The supplier may then threaten to take out a winding up order on account of the bill not being paid. In some cases, the business hits back immediately with an injunction to prevent the order. But this is a very expensive route to take.

The court has now made it clear that it won’t tolerate people using the threat of winding-up orders to get payment of a bill that is disputed. So the judge is likely to dismiss this kind of petition as an abuse of process, and the petitioner will end up out of pocket, and without the judgement they were looking for.

Winding up order – the worst case scenario

Having your company liquidated by the Receiver because of a successful winding up petition from a third party is about the worst way to manage a company that has debt problems.
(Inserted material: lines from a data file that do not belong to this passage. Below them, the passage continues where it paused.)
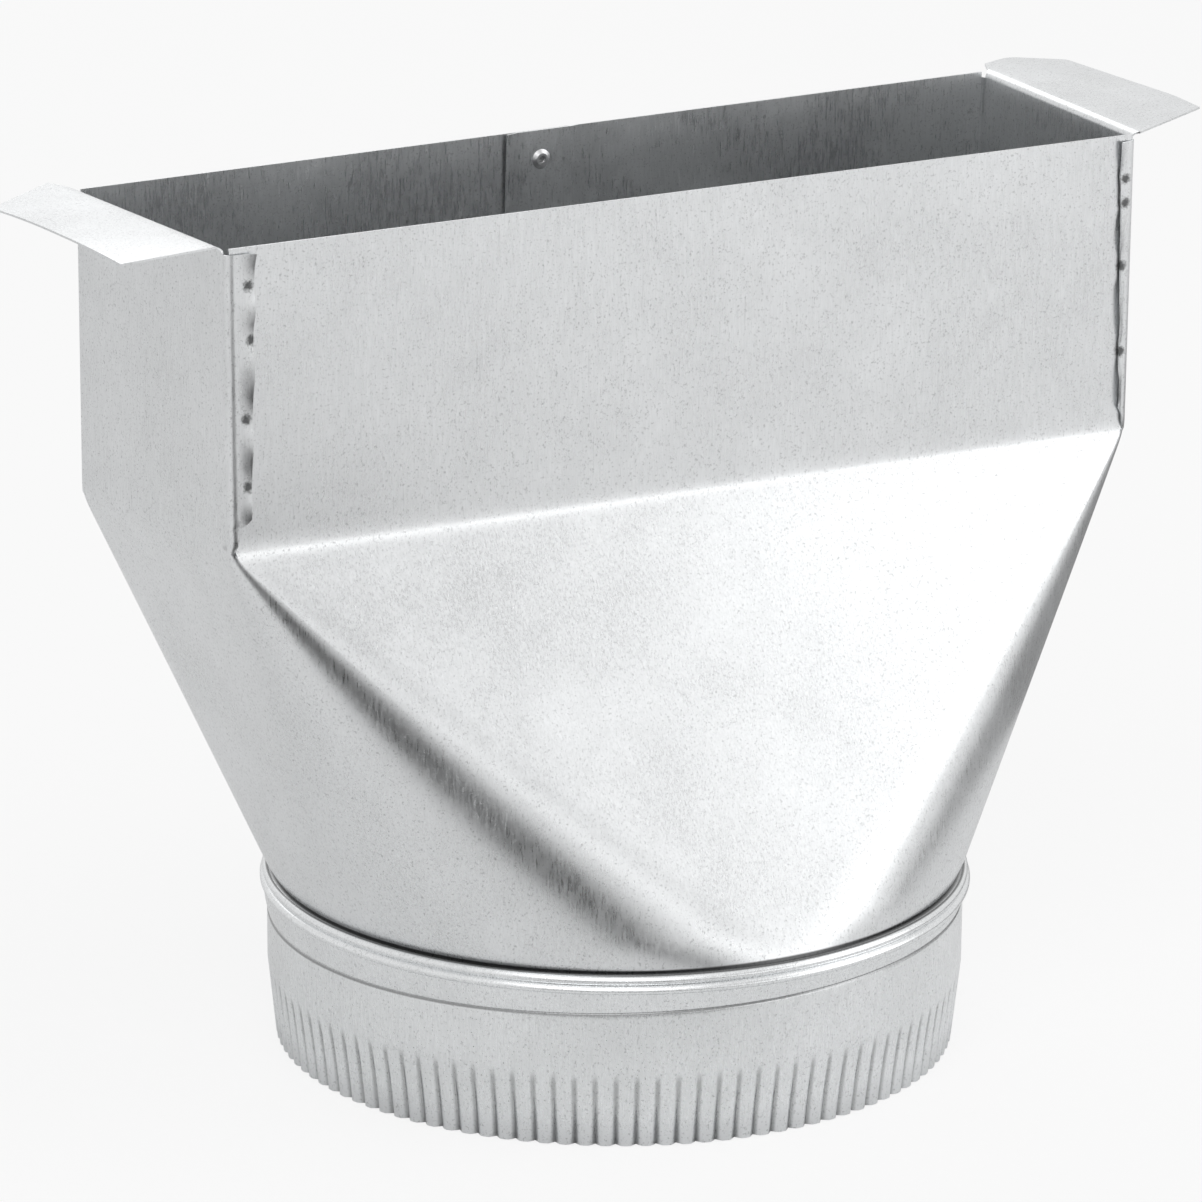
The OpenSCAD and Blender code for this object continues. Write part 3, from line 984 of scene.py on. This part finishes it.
@dataclass
class Studio:
    """White background, pale floor, soft lights and the dark cards that metal needs."""

    azimuth: float = -30.295
    elevation: float = 17.008
    roll: float = -0.378
    distance: float = 1636.51
    lens: float = 6518.64 / 1202 * 36
    shift_x: float = -3.973
    shift_y: float = 2.262
    aim_z: float = 110.0

    def build(self) -> None:
        """Set up the camera, the world, the floor, the cards and the lights."""
        bpy.context.scene.view_settings.view_transform = "Standard"
        self._camera()
        self._world()
        self._floor()
        self._card("dark_floor_card", (-206, -510, 3), (430, 640), (0, 0, -22), 0.01)
        self._card("grey_floor_card", (500, 40, 3), (520, 560), (0, 0, 0), 0.28)
        self._card("grey_sky_card", (420, -1150, 960), (800, 700), (52, 0, 22), 0.62)
        self._card("bright_low_card", (760, -1300, 290), (1300, 200), (90, 0, 30), 2.0)
        self._lights()

    def _camera(self) -> None:
        """Place the camera at the photograph's angle."""
        a, e, r = (math.radians(v) for v in (self.azimuth, self.elevation, self.roll))
        back = Vector((math.sin(a) * math.cos(e), -math.cos(a) * math.cos(e), math.sin(e)))
        right = Vector((math.cos(a), math.sin(a), 0.0))
        up = back.cross(right)
        place = Vector((0, 0, self.aim_z)) + back * self.distance + right * self.shift_x + up * self.shift_y
        turned_right = right * math.cos(r) - up * math.sin(r)
        turned_up = right * math.sin(r) + up * math.cos(r)
        data = bpy.data.cameras.new("camera")
        data.lens = self.lens
        data.sensor_width = 36.0
        data.clip_start = 0.05
        camera = bpy.data.objects.new("camera", data)
        bpy.context.collection.objects.link(camera)
        matrix = camera.matrix_world.copy()
        for column, axis in enumerate((turned_right, turned_up, back)):
            for line in range(3):
                matrix[line][column] = axis[line]
        for line in range(3):
            matrix[line][3] = place[line] * MM
        camera.matrix_world = matrix
        bpy.context.scene.camera = camera

    def _world(self) -> None:
        """Light the scene from all round, with a white background."""
        world = bpy.data.worlds.new("studio")
        bpy.context.scene.world = world
        world.use_nodes = True
        bench = Bench(world.node_tree)
        rays = bench.node("ShaderNodeLightPath", {}, output="Is Camera Ray")
        glossy = Wire(bench, rays.socket.node.outputs["Is Glossy Ray"])
        seen = rays.most(glossy)
        strength = rays + glossy * 0.84 + (1 - seen) * 0.55
        shader = bench.node("ShaderNodeBackground", {}, {0: (1.0, 1.0, 1.0, 1.0), 1: strength})
        bench.node("ShaderNodeOutputWorld", {}, {0: shader})

    def _floor(self) -> None:
        """Lay the pale floor, which keeps a soft shadow."""
        bpy.ops.object.select_all(action="DESELECT")
        bpy.ops.mesh.primitive_plane_add(size=12.0, location=(0, 0, -0.0002))
        floor = bpy.context.object
        floor.name = "floor"
        material = bpy.data.materials.new("floor_pale")
        material.use_nodes = True
        bench = Bench(material.node_tree)
        seen = bench.node("ShaderNodeLightPath", {}, output="Is Camera Ray")
        paper = bench.node("ShaderNodeBsdfDiffuse", {}, {0: (0.9, 0.9, 0.9, 1.0)})
        glow = bench.node("ShaderNodeEmission", {}, {0: (1.0, 1.0, 1.0, 1.0), 1: 1.0})
        both = bench.node("ShaderNodeMixShader", {}, {0: seen * 0.8, 1: paper, 2: glow})
        bench.node("ShaderNodeOutputMaterial", {}, {0: both})
        floor.data.materials.append(material)

    def _card(
        self,
        name: str,
        place: tuple[float, float, float],
        size: tuple[float, float],
        turn: tuple[float, float, float],
        level: float,
    ) -> None:
        """Stand or lay a card that only the metal's reflections see.

        Args:
            name: The card's name.
            place: Its middle, in millimetres.
            size: Its length and width, in millimetres.
            turn: Its rotation, in degrees.
            level: How light the card is.
        """
        bpy.ops.object.select_all(action="DESELECT")
        bpy.ops.mesh.primitive_plane_add(size=1.0)
        card = bpy.context.object
        card.name = name
        card.scale = (size[0] * MM, size[1] * MM, 1.0)
        card.location = tuple(v * MM for v in place)
        card.rotation_euler = tuple(math.radians(v) for v in turn)
        card.visible_camera = False
        card.visible_diffuse = False
        card.visible_shadow = False
        material = bpy.data.materials.new(name)
        material.use_nodes = True
        bench = Bench(material.node_tree)
        shader = bench.node("ShaderNodeEmission", {}, {0: (level, level, level, 1.0), 1: 1.0})
        bench.node("ShaderNodeOutputMaterial", {}, {0: shader})
        card.data.materials.append(material)

    def _lights(self) -> None:
        """Hang the soft boxes."""
        for name, place, size, power in (
            ("key_box", (-0.9, -1.3, 1.9), 1.6, 13.0),
            ("fill_box", (1.8, -1.2, 1.4), 1.8, 13.0),
            ("back_box", (0.3, 1.9, 1.7), 1.6, 7.0),
        ):
            data = bpy.data.lights.new(name, "AREA")
            data.shape = "SQUARE"
            data.size = size
            data.energy = power
            light = bpy.data.objects.new(name, data)
            light.location = place
            aim = Vector((0, 0, 0.1)) - Vector(place)
            light.rotation_euler = aim.to_track_quat("-Z", "Y").to_euler()
            bpy.context.collection.objects.link(light)


def dress_rivet() -> None:
    """Give the CAD rivet and its mandrel their metals."""
    for node, finish in (
        ("seam_rivet", RivetMetal("rivet_aluminium", 0.62, 0.34)),
        ("rivet_mandrel", RivetMetal("mandrel_steel", 0.45, 0.3)),
    ):
        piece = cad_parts[node]
        piece.data.materials.clear()
        piece.data.materials.append(finish.make())
        log.info("%s keeps its CAD shape with a %s finish", node, finish.name)


def main() -> None:
    """Build the boot, its collar, the rivet's finish and the studio, in that order."""
    logging.basicConfig(level=logging.INFO, format="%(message)s")
    edge = CutEdgePaintedShade().make()
    body = BootBody()
    sheet = Galvanized("galvanized_body", weld_spots=body.weld_spots())
    piece = body.build((sheet.make(), edge))
    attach(piece, "root")
    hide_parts("boot_body")
    log.info("%s: %d faces", piece.name, len(piece.data.polygons))
    collar = Collar()
    ring = collar.build((Galvanized("galvanized_collar", 0.84, 0.26, crimp_top=collar.crimp_h).make(), edge))
    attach(ring, "root")
    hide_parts("collar")
    log.info("%s: %d faces", ring.name, len(ring.data.polygons))
    dress_rivet()
    Studio().build()


if __name__ == "__main__":
    main()
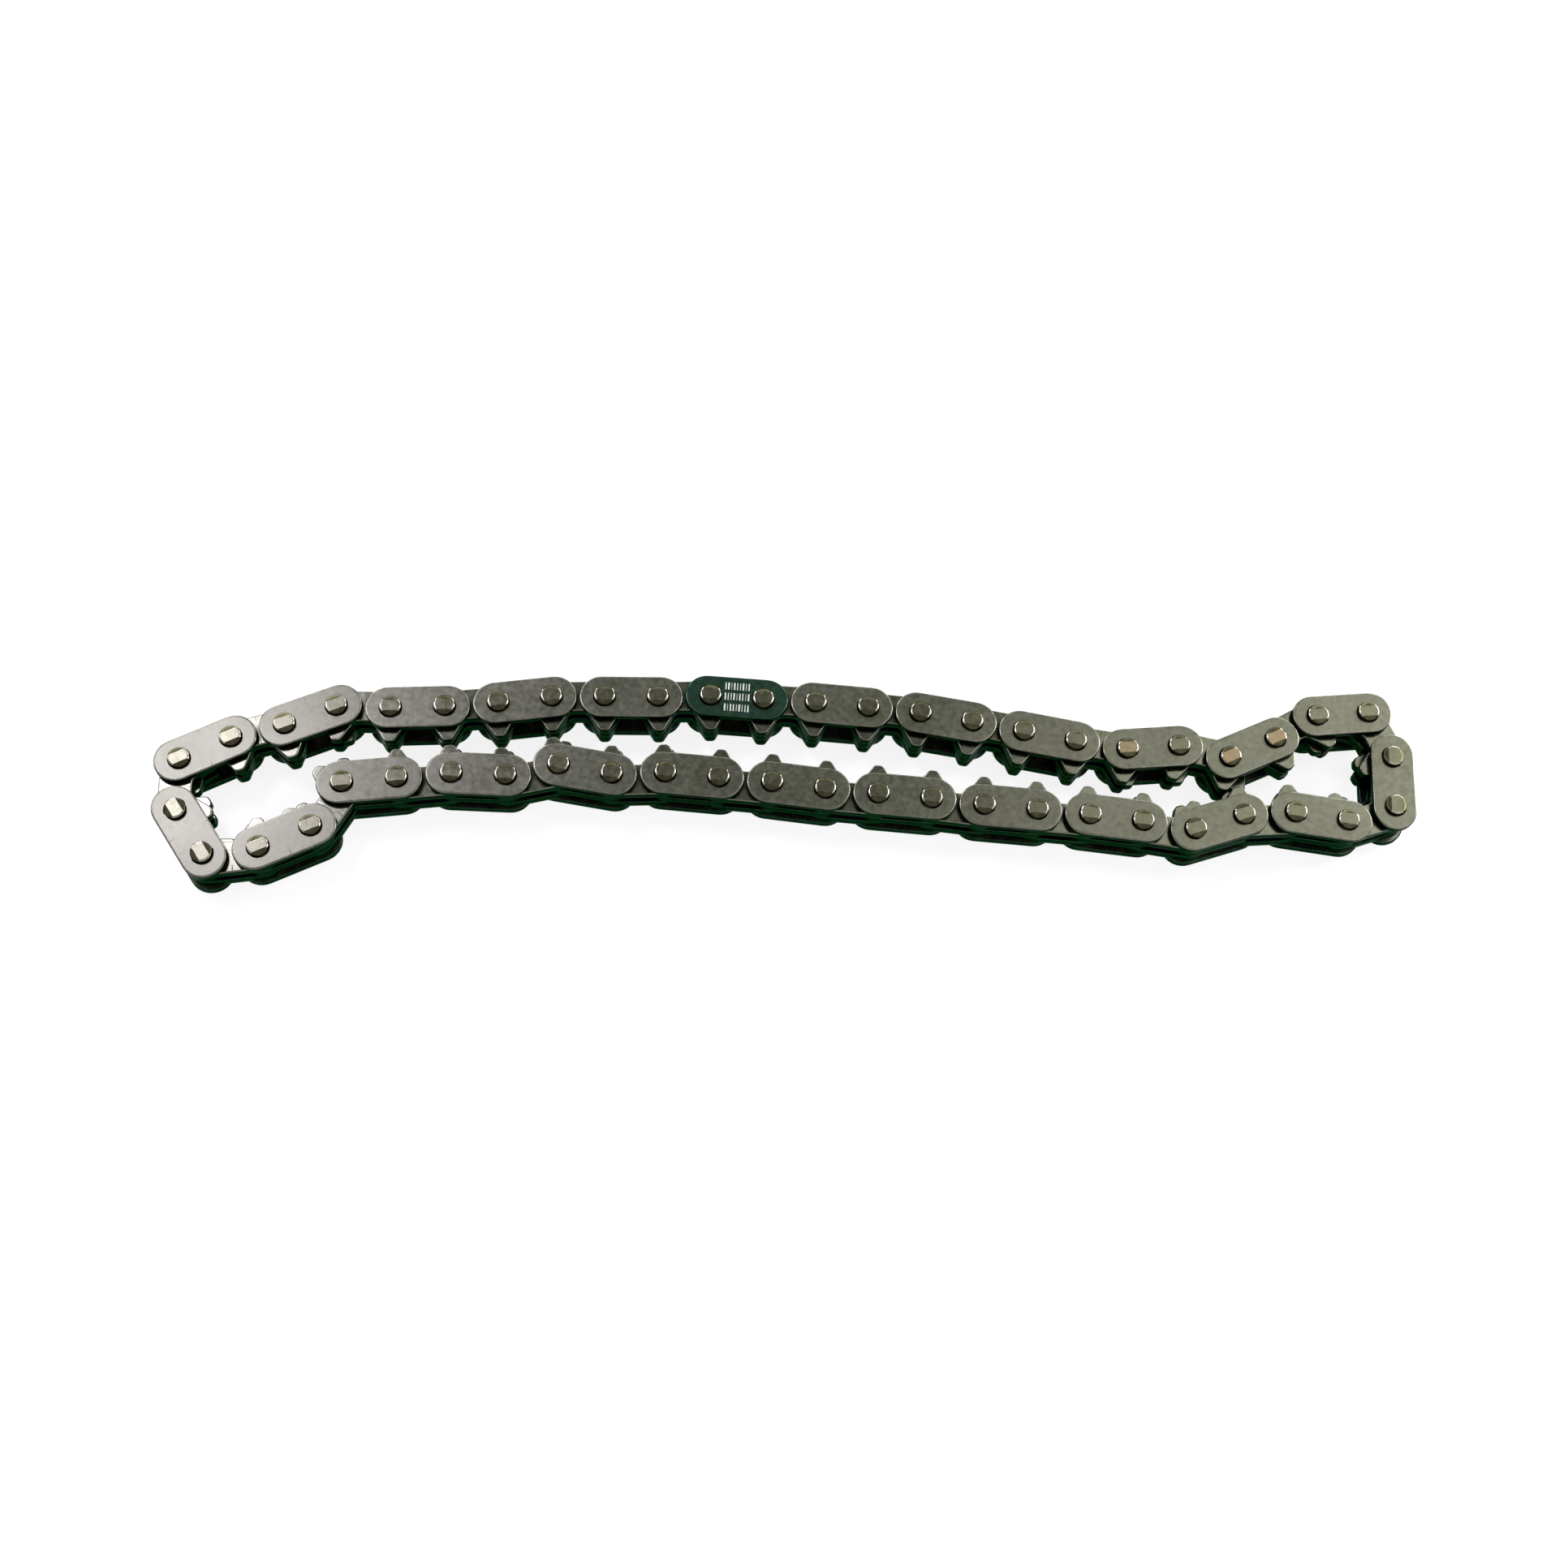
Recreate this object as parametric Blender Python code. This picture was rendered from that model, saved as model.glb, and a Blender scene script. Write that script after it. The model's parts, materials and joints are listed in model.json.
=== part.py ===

It removes the initiative from the director and places it with the other party. Furthermore, as soon as the petition is advertised, it provokes action from the bank that can strangle a business that might have otherwise survived.

There are many other options if you get expert advice early:

If you get expert advice soon enough, then your advisor will consider Administration while you keep trading, in the form of a Pre-Packaged Administration where you sell the business on, including to yourself and other directors. There’s also what’s known as a “Phoenix”, where a new company is set up to take over from the previous, now liquidated company. This usually takes place after a Creditors’ Voluntary Liquidation.

Many directors allow their company to be wound up and then subsequently regret it because they realise that there were a number of other options that could have been used to manage the situation, if only they had taken action earlier.